The author’s lens is centred on hazard analysis, processes for feedback, and control mechanisms to manage them.
In the end I’m unsure how I would go about applying her methods as-is in the comparatively small scale, low budget projects I am part of; but I also come out with a very useful unifying view that covers tons of papers I’ve read and casts them all with that lens. Some of the ideas in there I already started using in some form, even before I was done.
So despite the long text that becomes somewhat of a challenge, this book id still very much worth it.
Good thesis, that engineering mistakes are more often systems mistakes. If you defund all of the safety mechanisms, of course things are going to be disastrous when they do go wrong. I've seen this time and time again during my engineering career, where the business people and project managers care only about safety in reactionary circumstances.
I abandoned this book about a quarter of the way through though, because my god is it long.
A comprehensive thesis on understanding complex systems with an emphasis on achieving safe outcomes.

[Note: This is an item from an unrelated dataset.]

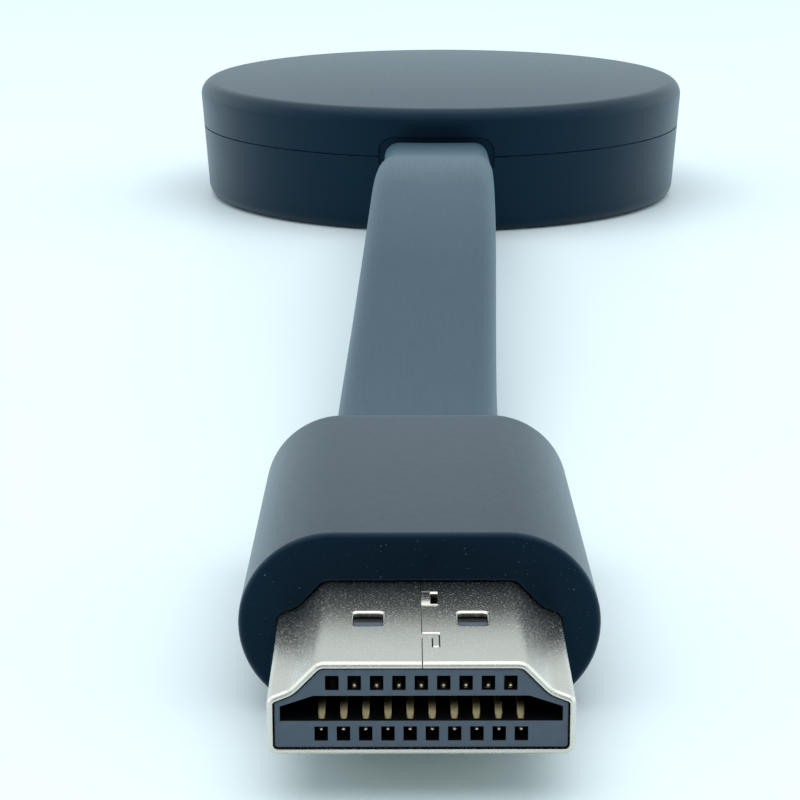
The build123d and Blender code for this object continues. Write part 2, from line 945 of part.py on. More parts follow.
def insulator_cuts(count, side):
    """Windows in the front wall and the channels behind them, below (-1) or above (1) the slot."""
    cuts = []
    middle = side * window_height_above
    low, high = middle - window_height / 2, middle + window_height / 2
    inner = sorted((side * (slot_half_height - 0.1), middle))
    for x in contact_places(count):
        cuts.append(plug_block(window_width, -1, channel_depth, low, high, x=x))
        start = insulator_setback + front_wall
        cuts.append(plug_block(channel_width, start, channel_depth, inner[0], inner[1], x=x))
        root = sorted((side * (contact_root - contact_thickness), side * (contact_root + contact_thickness)))
        cuts.append(plug_block(channel_width, channel_depth - 1, insulator_length + 1, root[0], root[1], x=x))
    return cuts


def plug_insulator():
    """The plastic block with the slot, a window for each contact and a pocket under the rear key."""
    outline = inset_outline(plug_sheet + insulator_gap)
    body = plug_slab(outline, insulator_setback, insulator_length)
    body -= plug_slab(slot_outline(), -1, slot_depth)
    top = plug_height / 2 - plug_sheet
    margin = key_pocket_margin
    width = hook_width + 2 * margin
    middle = seam_x + hook_width / 2
    body -= plug_block(width, window_near - margin, window_far + margin, top - key_pocket_depth, top, x=middle)
    body -= insulator_cuts(lower_count, -1)
    body -= insulator_cuts(upper_count, 1)
    return body


def contact_line(side, short=0.0):
    """A contact's centre line: a folded tip, a slope up to the crown, then the root and the tail."""
    bend = contact_bend
    corners = [
        (contact_tip_start + short, contact_tip_height),
        (contact_tip_start + short, contact_neck_height),
        (bend, contact_neck_height),
        (bend + contact_thickness, slot_half_height),
        (contact_crown_start, contact_crown_height),
        (contact_crown_end, contact_crown_height),
        (contact_root_start, contact_root),
        (contact_tail, contact_root),
    ]
    return Polyline([(plug_front + place, plug_z + side * height) for place, height in corners])


def tip_sides(x, end):
    """Two blocks that cut a contact at x down to the width of its tip, up to a distance from the rim."""
    room = contact_width
    middle = (contact_tip_width + room) / 2
    high = plug_height / 2
    return [plug_block(room, 0, end, -high, high, x=x + half * middle) for half in (-1, 1)]


def plug_contacts(count, side, short=0.0):
    """A row of flat spring contacts, each bent from one strip. The left one's tip may be shorter."""
    row = []
    for place, x in enumerate(contact_places(count)):
        shift = short if place == 0 else 0.0
        plane = Plane.YZ.offset(plug_x + x)
        line = contact_line(side, shift)
        strip = extrude(plane * trace(line, contact_thickness), amount=contact_width / 2, both=True)
        row.append(strip - tip_sides(x, contact_tip_start + shift + contact_tip_length))
    return Compound(children=row)


def plug_board():
    """The small board that the contacts' tails straddle."""
    width, length, height = plug_board_size
    return plug_block(width, plug_board_start, plug_board_start + length, -height / 2, height / 2)


def can_outline(inset=0.0):
    return RectangleRounded(can_width - 2 * inset, can_height - 2 * inset, can_corner - inset)


def plug_shield_can():
    """A sheet box round the back of the shell and the small board, with a slot for the wires."""
    end = can_start + can_length
    outer = plug_slab(can_outline(), can_start, end)
    inner = plug_slab(can_outline(can_sheet), can_start - 1, end - can_sheet)
    return outer - inner - wire_slot()


def wire_slot_width():
    return wire_count * wire_pitch + wire_slot_margin


def wire_slot():
    """Room for the wires between the can and the cable's end."""
    half = wire_slot_height / 2
    end = overmold_back - cable_pocket - plug_front
    return plug_block(wire_slot_width(), can_start + can_length - 2, end, -half, half)


def plug_wires():
    """Wires from the small board back to the cable's end."""
    end = overmold_back - cable_pocket
    lift = plug_z + plug_board_size[2] / 2 + wire_radius
    board_end = plug_front + plug_board_start + plug_board_size[1]
    points = [
        (plug_x, board_end - 1.6, lift),
        (plug_x, board_end + 1.5, lift),
        (plug_x, board_end + 4.5, plug_z),
        (plug_x, end, plug_z),
    ]
    return wires(points)


def plug_overmold():
    """The soft grip: a rounded bar, a little narrower at the back, moulded round the can."""
    face = SlotOverall(overmold_width, overmold_height)
    front = Plane(origin=(plug_x, overmold_front, plug_z), x_dir=(-1, 0, 0), z_dir=(0, 1, 0))
    grip = extrude(front * face, amount=overmold_length, taper=overmold_taper)
    back_edges = grip.faces().sort_by(Axis.Y)[-1].edges()
    grip = fillet(back_edges, overmold_back_radius)
    front_edges = grip.faces().sort_by(Axis.Y)[0].edges()
    grip = fillet(front_edges, overmold_front_radius)
    opening = offset(plug_outline(), amount=overmold_opening_gap)
    grip -= plug_slab(opening, plug_exposed - 1, can_start)
    grip -= plug_slab(can_outline(), can_start, can_start + can_length)
    grip -= wire_slot()
    pocket = slab(cable_outline(), overmold_back - cable_pocket, overmold_back + 1, x=plug_x, z=plug_z)
    return grip - pocket


nodes = {
    "top_cover": top_cover,
    "bottom_cover": bottom_cover,
    "main_board": main_board,
    "board_screws": board_screws,
    "upper_shield_can": upper_shield_can,
    "lower_shield_can": lower_shield_can,
    "heat_spreader": heat_spreader,
    "thermal_pads": thermal_pads,
    "processor_chip": lambda: chip_above(processor_size),
    "memory_chip": lambda: chip_above(memory_size),
    "flash_chip": lambda: chip_below(flash_size),
    "wireless_chip": lambda: chip_below(wireless_size),
    "crystal": lambda: chip_above(crystal_size),
    "board_parts": board_parts,
    "left_antenna": lambda: antenna(-1),
    "right_antenna": lambda: antenna(1),
    "power_inlet_shell": power_inlet_shell,
    "power_inlet_tongue": power_inlet_tongue,
    "power_inlet_contacts": power_inlet_contacts,
    "reset_button": reset_button,
    "switch_body": switch_body,
    "switch_plunger": switch_plunger,
    "status_light": status_light,
    "light_pipe": light_pipe,
    "cable_grommet": cable_grommet,
    "cable_clamp": cable_clamp,
    "clamp_screws": clamp_screws,
    "board_socket": board_socket,
    "body_wires": body_wires,
    "ribbon_cable": ribbon_cable,
    "plug_overmold": plug_overmold,
    "plug_shell": plug_shell,
    "plug_insulator": plug_insulator,
    "plug_contacts_lower": lambda: plug_contacts(lower_count, -1),
    "plug_contacts_upper": lambda: plug_contacts(upper_count, 1, contact_short_tip),
    "plug_board": plug_board,
    "plug_shield_can": plug_shield_can,
    "plug_wires": plug_wires,
}

os.makedirs("parts", exist_ok=True)
for name, make in nodes.items():
    export_step(make(), os.path.join("parts", name + ".step"))
print("nodes", len(nodes))
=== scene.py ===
# %% [markdown]
# # A wireless display dongle
#
# A round receiver hangs on a short flat cable that ends in a display plug. This lesson dresses
# a finished engineering model of it: the model gives every size and place, and here each
# surface gets its shape up close, its material and its light.

# %% Load the engineering model
import json
import math

import bmesh
import bpy
import numpy as np
from mathutils import Matrix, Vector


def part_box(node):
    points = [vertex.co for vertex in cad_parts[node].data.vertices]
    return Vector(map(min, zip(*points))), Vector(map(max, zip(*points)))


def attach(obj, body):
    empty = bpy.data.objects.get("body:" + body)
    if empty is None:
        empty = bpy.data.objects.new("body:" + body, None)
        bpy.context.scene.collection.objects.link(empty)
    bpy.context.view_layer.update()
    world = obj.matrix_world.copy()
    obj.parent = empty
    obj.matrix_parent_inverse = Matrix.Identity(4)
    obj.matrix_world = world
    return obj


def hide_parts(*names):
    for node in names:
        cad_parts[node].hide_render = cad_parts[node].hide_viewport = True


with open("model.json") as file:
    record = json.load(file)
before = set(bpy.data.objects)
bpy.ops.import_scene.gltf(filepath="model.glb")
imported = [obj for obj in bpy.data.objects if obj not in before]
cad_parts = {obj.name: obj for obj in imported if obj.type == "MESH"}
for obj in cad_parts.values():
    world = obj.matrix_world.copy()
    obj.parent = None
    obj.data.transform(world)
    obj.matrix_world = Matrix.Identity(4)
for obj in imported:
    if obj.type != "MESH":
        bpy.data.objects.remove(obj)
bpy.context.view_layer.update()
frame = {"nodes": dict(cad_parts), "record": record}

MM = 0.001

# %% [markdown]
# ## The camera
#
# The photograph looks along the cable from just above the plug. Its perspective is strong, so
# the lens and the place of the camera come from real sizes: the plug's contact windows are
# 1 mm apart, and that fixes how far away they are.

# %% Place the camera
SENSOR = 36.0
PIXELS = 800
FOCAL_PIXELS = 2381.0
CAMERA_PLACE = (-4.23 * MM, -259.3 * MM, 45.8 * MM)
PITCH_DOWN = math.radians(15.08)
YAW = math.radians(0.056)
ROLL = math.radians(-0.12)


def add_camera():
    """Looks along +Y, turned by yaw, tipped down and rolled about its own view."""
    data = bpy.data.cameras.new("camera")
    data.sensor_width = SENSOR
    data.lens = SENSOR * FOCAL_PIXELS / PIXELS
    data.clip_start = 5 * MM
    camera = bpy.data.objects.new("camera", data)
    tilt = Matrix.Rotation(math.pi / 2 - PITCH_DOWN, 4, "X")
    turn = Matrix.Rotation(YAW, 4, "Z") @ tilt @ Matrix.Rotation(ROLL, 4, "Z")
    camera.matrix_world = Matrix.Translation(CAMERA_PLACE) @ turn
    bpy.context.scene.collection.objects.link(camera)
    bpy.context.scene.camera = camera
    return camera


print("lens in mm", round(add_camera().data.lens, 2))

# %% [markdown]
# ## Helpers for colours and nodes
#
# A colour on a screen is stored with a curve, sRGB, but light adds up in straight numbers.
# Each hex colour below is what the eye sees, and one function takes the curve out.
# A second small function adds a shader node, so that a material reads as a list of steps.
#
# Patterns are sized in real millimetres: a noise with a scale of PER_MM / 4 has lumps about
# 4 mm across. Most of a noise lies between 0.3 and 0.7, so that range is what is spread
# between the two ends of a roughness.

# %% Colours and nodes
PER_MM = 1 / MM
MOST_NOISE = {"From Min": 0.3, "From Max": 0.7}


def linear(hex_colour):
    """Takes an sRGB hex colour to linear red, green, blue and a solid alpha."""
    parts = np.array([int(hex_colour[place : place + 2], 16) for place in (1, 3, 5)]) / 255
    straight = np.where(parts <= 0.04045, parts / 12.92, ((parts + 0.055) / 1.055) ** 2.4)
    return (*straight.tolist(), 1.0)


def add(tree, kind, inputs=None, **settings):
    """Adds a node, sets its properties, and links or sets each of its inputs.

    The kind is Blender's class name without ShaderNode in front. A node that is given as an
    input stands for its first output.
    """
    node = tree.nodes.new("ShaderNode" + kind)
    for name, value in settings.items():
        setattr(node, name, value)
    for name, value in (inputs or {}).items():
        source = value.outputs[0] if isinstance(value, bpy.types.Node) else value
        if isinstance(source, bpy.types.NodeSocket):
            tree.links.new(source, node.inputs[name])
        else:
            node.inputs[name].default_value = source
    return node


def new_material(name):
    """An empty material with its tree and its place coordinates in metres."""
    material = bpy.data.materials.new(name)
    material.use_nodes = True
    tree = material.node_tree
    tree.nodes.clear()
    place = add(tree, "TexCoord").outputs["Object"]
    return material, tree, place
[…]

There is quite alot of information in the book and I found myself having to read some parts several times. Not because they were poorly written, but because they were so thought provoking. Mind blowing read.
I'm sure there's good information in this book. But its *so* hard to find it. I didn't even really finish it. I just stopped because I couldn't keep going.
This is a great deep dive into Safety with a System Theory approach. Lots of case studies, some well known others less so. Really provided me with a better approach to improvements across the board, not just with regard to safety. One of the biggest takeaways for me was the idea that a single root cause is not the best we can do. Becomes a bit repetitive, and delved in and out of it due to the writing style - hence it took so long to read. Plenty to apply from this book in the IT sector and elsewhere.
I got half way through this book. It starts nice. I loved it. But it degrades more and more to become an ad for the safety analysis that they are research.